After the sensationalism fades and the reality of our predicament settles in more thoroughly we find the next (and more important) step a lot less clear. How do we enact policy that will either directly or indirectly affect our actions to alleviate the mounting problems. This book does not take the naive approach of hoping that people will invariably join together and consciously act in more costly fashions for the sake of the planet- it is too easy to act locally for individuals and that is taken more as an axiom. It describes environmental problems as arising as a mixture of fixable economic phenonenon. In particular the concept of trying to measure the price of negative externalities is discussed in detail to try to force a repricing of polluting industries to take this into account such that goods and services are priced on a fully inclusive basis rather than excluding externalities. He also addresses tragedy of the commons type situation. He concludes many of the environmental issues as being market failures based on local incentives being the guiding ones versus national and global, and this lack of accountability for externalities fundamentally needs to be adressed. This can also be a coordination problem with corporations jumping jurisdiction so that the solution might require global over national policy solutions. Obviously solutions are not simple but the origin of the incentive problems are quite well explained and subsquently can be fairly easily understood, then the framework for potential solutions is outlined.

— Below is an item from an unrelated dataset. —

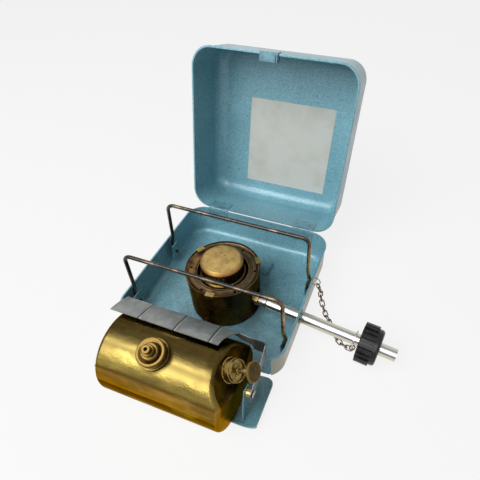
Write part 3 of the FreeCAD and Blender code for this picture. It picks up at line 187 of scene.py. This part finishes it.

The other aspect that is discussed is overconsumption. I agree in spirit with a lot of this, and clearly overconsumption has taken the US to a very difficult place, but this aspect of the book is more of a call for re-alignemnt of values. This is approachable through policy (consumption tax etc) but harder than trying to fix market failures as its more subjective and harder to convince those without that anticonsumption is in their global interest. Furthermore approaching anticonsumption on a graduated framework would be exceptionally difficult to monitor.

All in all this is the sort of book that should be read by all (in particular policy makers) and I hope that more literature approaches the issues the way this book does. Namely looking at it from first- articulating all the risks, then the reasons for the evolution of the problem, finally, means to fix the problems on a sustainable basis via realignent of incentives. This is one of the books that for me has made me rethink a lot of very foundational issues both personal and political (after reading much environmentalist literature which did not have nearly the same effect), and I would expect this to have the same effect on most. For all of that, I highly recommend.